Friday, April 18, 2008

A Look at Option ARM Issues

A few interesting pieces in today regarding Option ARMS - first the terminology. ARMs reset, Option ARMs Recast. On the Federal Reserve Boards website there is a post about the dangers of Option ARMs - unfortunately none of our figure heads were verbally spreading the warnings. It may have made consumers and bankers wake up for a moment and realize the potential problems. Here is a snip -
  • Rising monthly payments and payment shock. It is risky to focus only on your ability to make I-O or minimum payments, because you will eventually have to pay all of the interest and some of the principal each month. When that happens, the payment could increase a lot, leading to payment shock. In the worksheet example, the monthly minimum payment on the option-ARM payment rises from $630 in the first year to $1,308 in year 6, assuming the interest rate stays at 6.4%. The monthly payment could go up to $2,419 if interest rates reach the overall interest rate cap.
  • Falling housing prices. If housing prices fall, your home may not be worth as much as you owe on the mortgage. Even if home prices stay the same, if you have negative amortization, you may owe more on your mortgage than you could get from selling your home. Also, you may find it difficult to refinance. And if you decide to sell, you may owe the lender more than the amount you receive from the buyer.

And remember regarding the upcoming Option ARM problems, that it is estimated 80% people with Option ARMs can only the minimum payment we are already in a world of hurt. Just wait for the recasts. Marketwatch has a great description of the coming problems -

After about 40 months your 2% b.s. payment would make the loan grow to about 115% of the original amount and then — WHAMMO — your loan would recast to a 27-year fully amortizing mortgage. Your payments would go from $1,000 a month to over $3,000 and you would be walking around wondering, like “What is happening?” A good analogy is the three-year no-payment, no-interest Circuit City TV loan. The catch is that in month 37 you owe ALL back interest — usually about double the original charge.
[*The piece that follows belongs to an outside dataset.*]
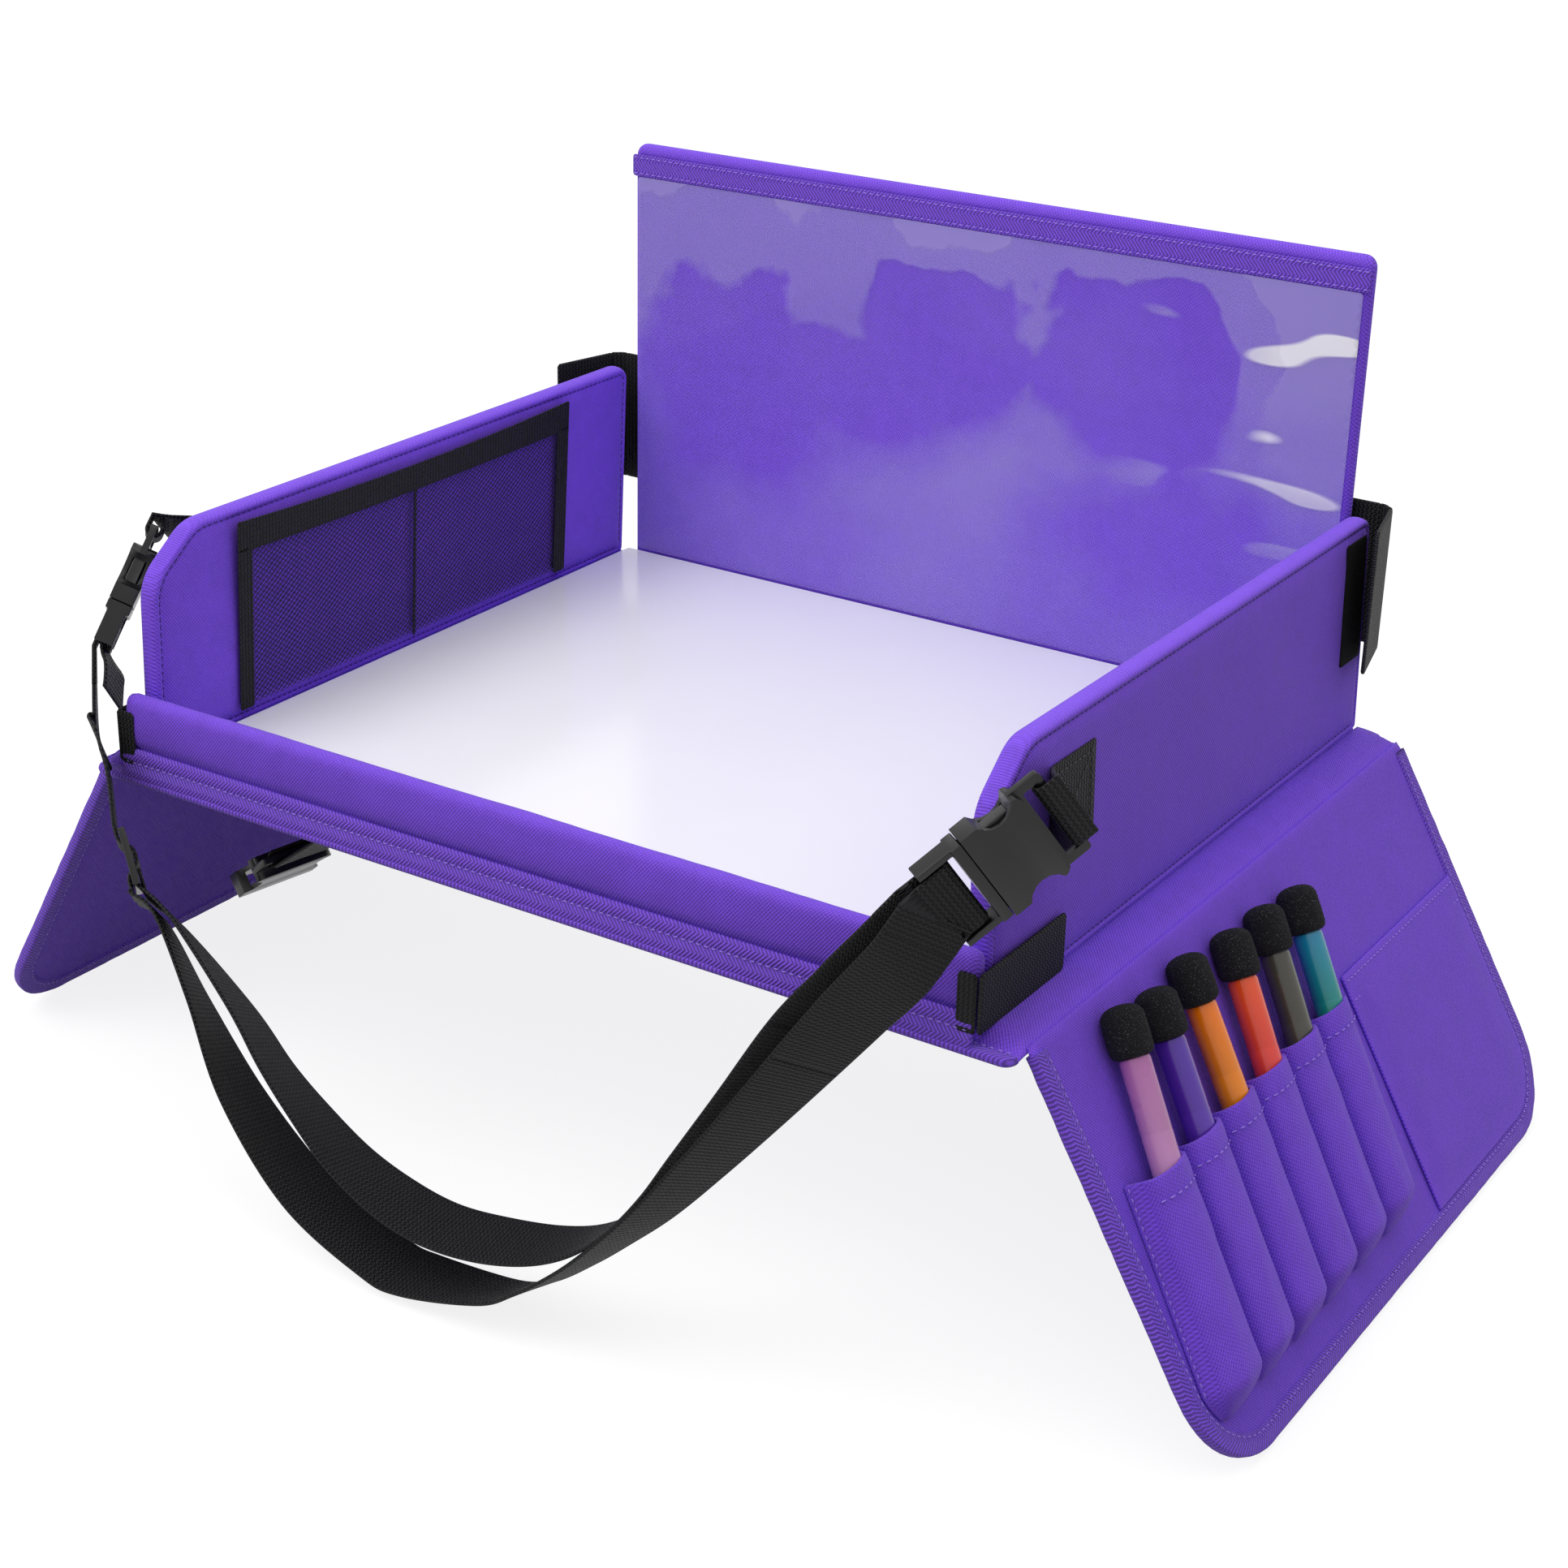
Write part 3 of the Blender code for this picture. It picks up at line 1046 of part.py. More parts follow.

The guys talking about resets are trying to confuse the situation. The option arm loan was very popular through 1Q07 - so take 40 months from that date, plus 3 months for them to go 90 days late and then and only will you see foreclosures start to level off.

We have not started the huge levels of recasts yet - lets take another look at the reset/recast chart and note that the recasts do not really start showing up until 2009. Then they rise in huge numbers in 2010 through 2011. With the combination of falling house prices and negative amortizations these will result in huge, huge numbers of defaults.
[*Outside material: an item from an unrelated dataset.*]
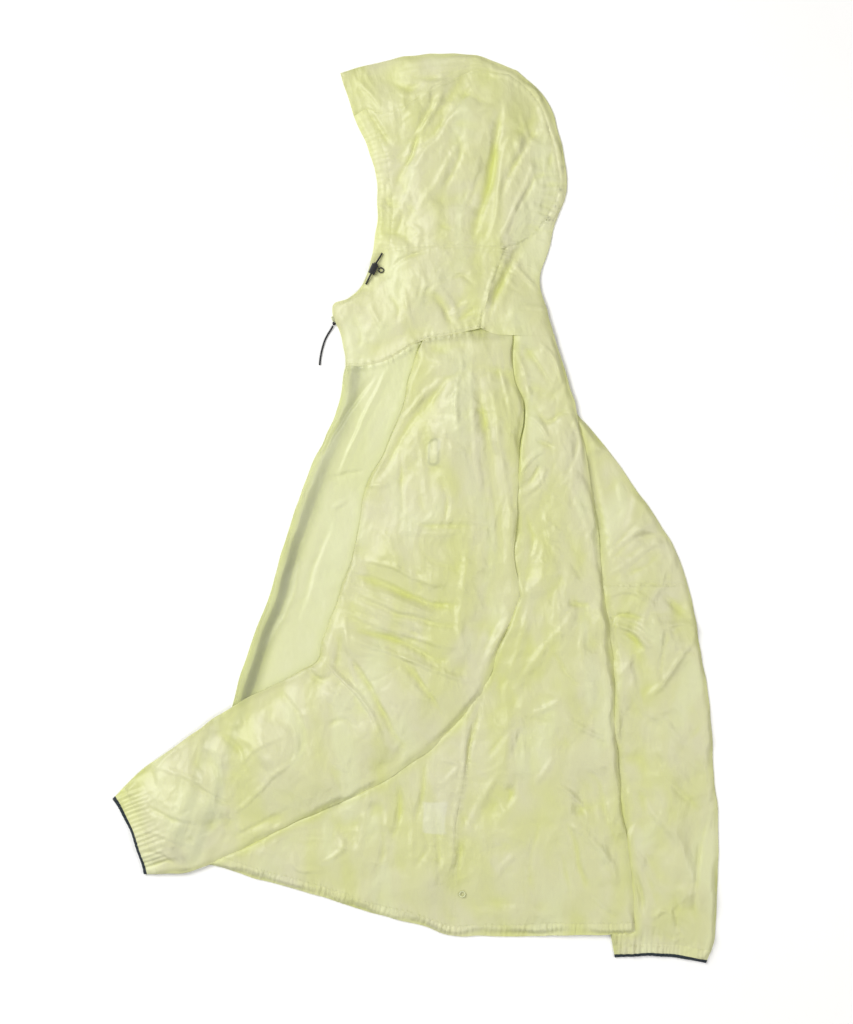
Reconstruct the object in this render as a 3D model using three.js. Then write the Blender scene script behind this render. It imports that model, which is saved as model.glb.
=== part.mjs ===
import * as THREE from 'three';

// Hooded windbreaker jacket of thin cloth, laid flat in profile on its right side.
// Units are millimetres. +X points from the front edge to the back edge, +Y to the hood, +Z up.
// The right half lies on the surface, the left half on it, the left sleeve on both,
// and the right sleeve lies below the body and shows past the back edge.

const WALL = 1.2; // thickness of each cloth wall
const AIR = 0.6; // air between two layers that lie on each other
const SEAM_GAP = 0.3; // parting of two pieces at a seam
const LAYER = WALL + AIR;
const TUBE_HEIGHT = 2 * WALL + AIR;
const STACK_RISE = TUBE_HEIGHT + AIR; // how much a whole tube lifts what lies on it
const TURN_STEPS = 3; // flat facets round each folded edge

const LIFT_MARGIN = 20; // level border kept round a tube that lifts the body
const LIFT_RUN = 90; // length over which the body comes down to the surface
const SLEEVE_MARGIN = 20; // level border past the body's edge below the left sleeve
const SLEEVE_RUN = 55; // length over which the left sleeve comes down to the surface
const FOLD_FREE_EDGE = 28; // border along each outline in which no fold stands up
const COVER_FREE = 18; // border round a covering piece in which no fold stands up
const COVER_RUN = 40;

const ZIP_FACING = 8; // width of the left front's return below its front fold
const ZIP_TAPE = 3; // visible width of each zip tape
const ZIP_COIL = 2.4; // width of the closed coil
const ZIP_SIDE = ZIP_FACING + 2 * ZIP_TAPE + ZIP_COIL + 4 * SEAM_GAP; // front fold to the right front

const CUFF_LENGTH = 13; // elastic casing and binding together
const BINDING_LENGTH = 2.6;
const CUFF_BOW = 4; // how far the middle of a cuff line bows toward the elbow
const HEM_GATHER = 0.7; // height of one gather in the hem casing
const CUFF_GATHER = 0.6;
const CORD_DIAMETER = 2;

const CLOTH_COLOUR = 0xdee2aa;
const BINDING_COLOUR = 0x1c2b30;
const BLACK = 0x141618;
const TAPE_COLOUR = 0xb8b6a4;
const COIL_COLOUR = 0x8f8f86;
const LABEL_COLOUR = 0xf2f2ec;
const LOOP_COLOUR = 0xc9cfa8;

const OUTLINE_CENTRE = { x: 1.06, y: 0.81 }; // middle of the outline's box, which is the part's origin

const UPPER = 'upper'; // the layer of a flat tube, fold or pair of panels that is on top
const LOWER = 'lower';

function table(columns, rows) {
  return rows.map((row) => Object.fromEntries(columns.map((column, i) => [column, row[i]])));
}

// Cross sections of the body from the neck to the hem casing: the front fold, the front's side edge
// (raglan seam, then side seam), the back's side edge, and the fold at centre back.
const BODY_SECTIONS = table(
  ['frontX', 'frontY', 'seamX', 'seamY', 'armX', 'armY', 'backX', 'backY'],
  [
    [-74.3, 155.7, 8.3, 184.3, 107.0, 189.0, 153.5, 191.0],
    [-83.9, 115.1, 23.0, 141.0, 107.0, 146.0, 167.0, 147.0],
    [-97.0, 85.0, 41.0, 103.0, 114.0, 107.6, 178.5, 106.0],
    [-109.0, 57.9, 50.0, 68.0, 107.0, 71.0, 187.0, 71.0],
    [-121.0, 25.0, 58.0, 32.0, 102.0, 35.0, 193.5, 33.0],
    [-135.2, -13.8, 71.0, -14.0, 97.0, -17.0, 200.5, -17.0],
    [-148.4, -56.7, 85.0, -57.0, 85.3, -57.0, 205.0, -62.0],
    [-166.2, -111.4, 79.0, -117.0, 79.3, -117.0, 210.5, -115.0],
    [-187.7, -175.9, 71.0, -180.0, 71.3, -180.0, 218.2, -180.4],
    [-202.1, -218.8, 66.0, -225.0, 66.3, -225.0, 220.5, -222.0],
    [-214.0, -257.0, 60.5, -262.0, 60.8, -262.0, 222.6, -263.0],
    [-225.0, -293.0, 51.5, -298.0, 51.8, -298.0, 226.0, -300.0],
    [-232.5, -320.0, 48.5, -335.0, 48.8, -335.0, 229.8, -336.6],
    [-240.0, -345.0, 46.3, -373.0, 46.6, -373.0, 234.5, -373.0],
    [-246.0, -361.0, 43.2, -412.0, 43.5, -412.0, 238.8, -410.3],
    [-249.6, -373.5, 39.8, -458.2, 40.1, -458.2, 241.3, -455.0],
  ],
);
const BODY_ROWS = 20;
const UNDERARM_ROW = 8; // the first of those rows on the side seam
const HEM_CORNER = {
  frontX: -250.3,
  frontY: -383.4,
  sideX: 39.0,
  sideY: -468.2,
  backX: 241.8,
  backY: -464.8,
};
const HEM_SAG = 3; // how far the back hem hangs below its chord
const HEM_ROW_SHARES = [0.03, 0.5, 1]; // shares of the casing's width at which its rows lie
const HEM_FRONT_STEPS = 20; // half gathers along the front hem
const HEM_BACK_STEPS = 13;

// Cross sections of the sleeves from the neck seam to the cuff casing. hole1 and hole2 are the
// edges of the armhole, then of the seam, as shares of the way across the wall that holds it.
const LEFT_SLEEVE = table(
  ['frontX', 'frontY', 'backX', 'backY', 'hole1', 'hole2'],
  [
    [8.3, 184.3, 107.0, 189.0, 0.03, 0.97],
    [-6.1, 141.4, 109.8, 143.6, 0.25, 0.965],
    [-16.0, 100.7, 120.0, 107.7, 0.42, 0.95],
    [-31.4, 65.5, 116.5, 71.7, 0.55, 0.94],
    [-50.1, 28.1, 114.3, 35.8, 0.66, 0.93],
    [-58.9, -3.9, 112.0, -18.2, 0.76, 0.915],
    [-67.7, -55.6, 110.0, -56.7, 0.858, 0.862],
    [-74.3, -75.4, 116.1, -95.2, 0.85, 0.852],
    [-87.5, -109.5, 98.7, -139.5, 0.8, 0.802],
    [-101.8, -146.9, 80.9, -186.5, 0.75, 0.752],
    [-104.0, -163.0, 51.9, -231.6, 0.7, 0.703],
    [-110.0, -170.5, 6.1, -274.9, 0.65, 0.653],
    [-126.0, -178.5, -40.0, -303.5, 0.6, 0.603],
    [-154.6, -193.1, -83.3, -324.3, 0.55, 0.553],
    [-201.9, -218.4, -133.0, -344.6, 0.5, 0.503],
    [-238.0, -244.0, -172.0, -365.5, 0.5, 0.503],
    [-262.9, -261.3, -200.0, -380.4, 0.5, 0.503],
    [-296.5, -283.8, -249.4, -398.3, 0.5, 0.503],
    [-319.5, -306.5, -285.0, -402.2, 0.5, 0.504],
  ],
);
const LEFT_CUFF = { frontX: -331.3, frontY: -319.3, backX: -298.1, backY: -402.8 };
const LEFT_ELBOW_SECTION = 8;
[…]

At least some lenders realize what is coming and are trying to solve some of the issues before the crisis occurs. Here is a quote from Thomas W. Casey, Chief Financial Officer & Executive Vice President, during a Washington Mutual Q1 Earnings Call -

Option ARMs represent roughly half of the prime balances but approximately 70% of our prime non-performing loans. Option ARMs tend to have higher expected losses in all environments. Losses tend to be driven by the same attributes: leverage and FICO that drive losses in other loan types, current evidence does not support the conclusion that negative amortization or payment shock from loan recast are contributing to the recent deterioration in the performance. Further, expected recast dates have been pushed further in to the future as a result of the decline in treasury yield which comprise the NPA index used for option ARMs. Although the bulk of our option ARMs are not expected to recast until 2009/2010 we are already working with option ARM borrowers in a variety ways such as expanding recast figures to avoid foreclosure. Included in our NPAs are $669 million of troubled debt restructurings resulting from our work with customers to keep them in their homes through work out plans or modifications. Approximately 54% or $363 million in non-accrual CDRs were current with revised loan terms at quarter end. We expect the level of work out plans or modifications to continue to rise in 2008 as we continue our proactive practice of working with borrowers to keep them in their homes.
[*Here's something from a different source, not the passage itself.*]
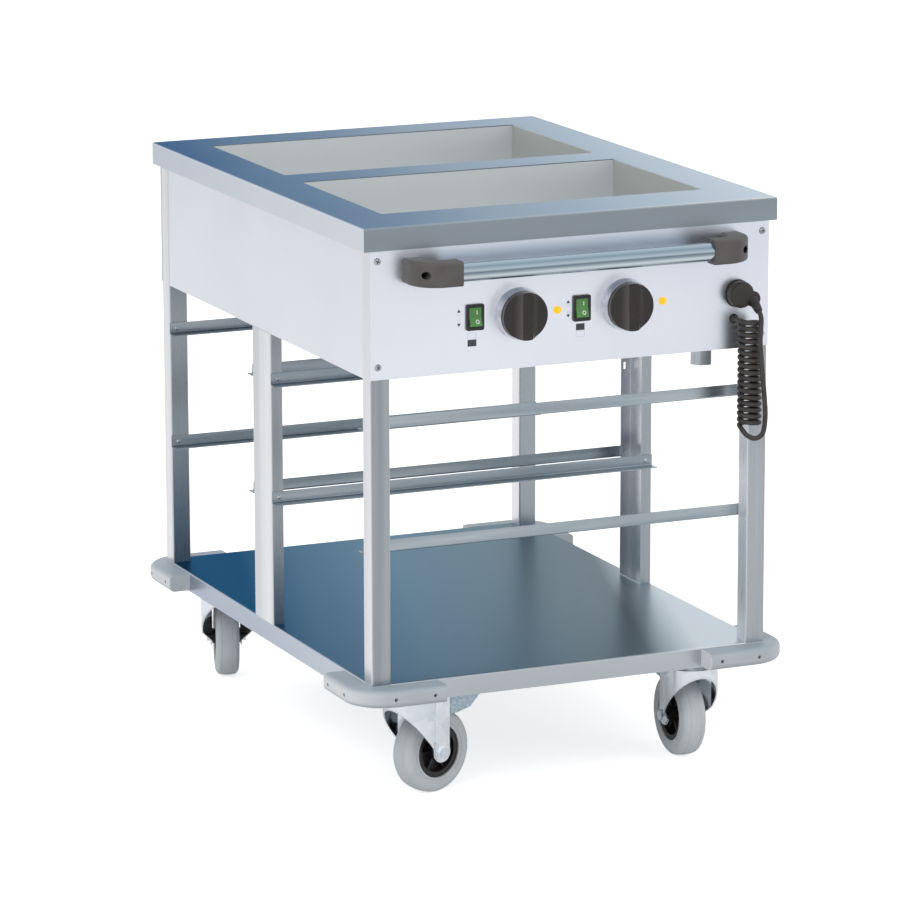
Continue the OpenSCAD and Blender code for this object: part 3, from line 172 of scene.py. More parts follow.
# where a point lies along one axis, as a share of the way between two places
def placeOn(tree, axis, low, high):
    place = tree.nodes.new("ShaderNodeTexCoord")
    parts = tree.nodes.new("ShaderNodeSeparateXYZ")
    tree.links.new(place.outputs["Object"], parts.inputs["Vector"])
    return spread(tree, parts.outputs[axis], low, high)


# how far a face looks along one axis, from 0 to 1 where both ways count, or -1 to 1
def facing(tree, axis, bothWays=True):
    place = tree.nodes.new("ShaderNodeTexCoord")
    parts = tree.nodes.new("ShaderNodeSeparateXYZ")
    tree.links.new(place.outputs["Normal"], parts.inputs["Vector"])
    value = parts.outputs[axis]
    return mathNode(tree, "MULTIPLY", value, value) if bothWays else value


def mixOf(tree, share, first, second):
    node = tree.nodes.new("ShaderNodeMix")
    node.data_type = "RGBA"
    tree.links.new(share, node.inputs["Factor"])
    for socket, value in ((node.inputs["A"], first), (node.inputs["B"], second)):
        colourSocket = [s for s in node.inputs if s.name == socket.name and s.type == "RGBA"][0]
        if isinstance(value, str):
            colourSocket.default_value = paint(value)
        else:
            tree.links.new(value, colourSocket)
    return [s for s in node.outputs if s.type == "RGBA"][0]


def setBump(tree, shader, height, strength, depth):
    bump = tree.nodes.new("ShaderNodeBump")
    bump.inputs["Strength"].default_value = strength
    bump.inputs["Distance"].default_value = depth
    tree.links.new(height, bump.inputs["Height"])
    tree.links.new(bump.outputs["Normal"], shader.inputs["Normal"])


def setColour(tree, shader, colour):
    tree.links.new(colour, shader.inputs["Base Color"])


# the roughness swings about its middle with a pattern
def setRoughness(tree, shader, pattern, middle, kind):
    down, up = swingOf[kind]
    tree.links.new(spread(tree, pattern, 0, 1, middle - down, middle + up),
                   shader.inputs["Roughness"])


def wear(finish, *names):
    for name in names:
        mesh = nodes[name].data
        if not mesh.materials:
            mesh.materials.append(finish)
        for place in nodes[name].material_slots:
            place.material = finish


# mesh helpers

def pieceFrom(bm, name, finish, body):
    bmesh.ops.recalc_face_normals(bm, faces=bm.faces)
    mesh = bpy.data.meshes.new(name)
    bm.to_mesh(mesh)
    bm.free()
    mesh.materials.append(finish)
    piece = bpy.data.objects.new(name, mesh)
    bpy.context.scene.collection.objects.link(piece)
    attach(piece, body)
    return piece


# turns a line of (radius, height) points about an axis, on which it starts and ends
def addTurned(bm, profile, foot, axis, steps):
    turn = Vector(axis).to_track_quat("Z", "Y")
    rings = []
    for radius, height in profile:
        if radius == 0:
            rings.append([bm.verts.new(foot + turn @ Vector((0, 0, height)))])
            continue
        ring = []
        for i in range(steps):
            a = 2 * math.pi * i / steps
            spot = Vector((radius * math.cos(a), radius * math.sin(a), height))
            ring.append(bm.verts.new(foot + turn @ spot))
        rings.append(ring)
    for low, high in zip(rings, rings[1:]):
        for i in range(steps):
            j = (i + 1) % steps
            if len(low) == 1:
                bm.faces.new((low[0], high[i], high[j]))
            elif len(high) == 1:
                bm.faces.new((low[i], low[j], high[0]))
            else:
                bm.faces.new((low[i], low[j], high[j], high[i]))


# a thin print or plate with an outline in mm, with or without a hole of as many points
def addPrint(bm, outline, origin, across, up, lift, sink, hole=None):
    across, up = Vector(across).normalized(), Vector(up).normalized()
    out = across.cross(up)

    def loopAt(points, height):
        return [bm.verts.new(origin + (across * x + up * y + out * height) / 1000)
                for x, y in points]

    loops = [(loopAt(outline, lift), loopAt(outline, -sink))]
    if hole:
        loops.append((loopAt(hole, lift), loopAt(hole, -sink)))
        for side in (0, 1):
            outer, inner = loops[0][side], loops[1][side]
            for i in range(len(outer)):
                j = (i + 1) % len(outer)
                bm.faces.new((outer[i], outer[j], inner[j], inner[i]))
    else:
        bm.faces.new(loops[0][0])
        bm.faces.new(list(reversed(loops[0][1])))
    for front, back in loops:
        for i in range(len(front)):
            j = (i + 1) % len(front)
            bm.faces.new((front[i], back[i], back[j], front[j]))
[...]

But current evidence also illustrates that loans are not recasting in record numbers yet. It would be great to see the data of Option ARM - 100% financing loans. These are already bank-owned, they are just showing up on the wrong side of the balance sheet. With house prices still in free-fall in some areas, especially the Super Bubble States, this will probably require numerous revisions to the original contract to try to stave off foreclosures and walk-aways.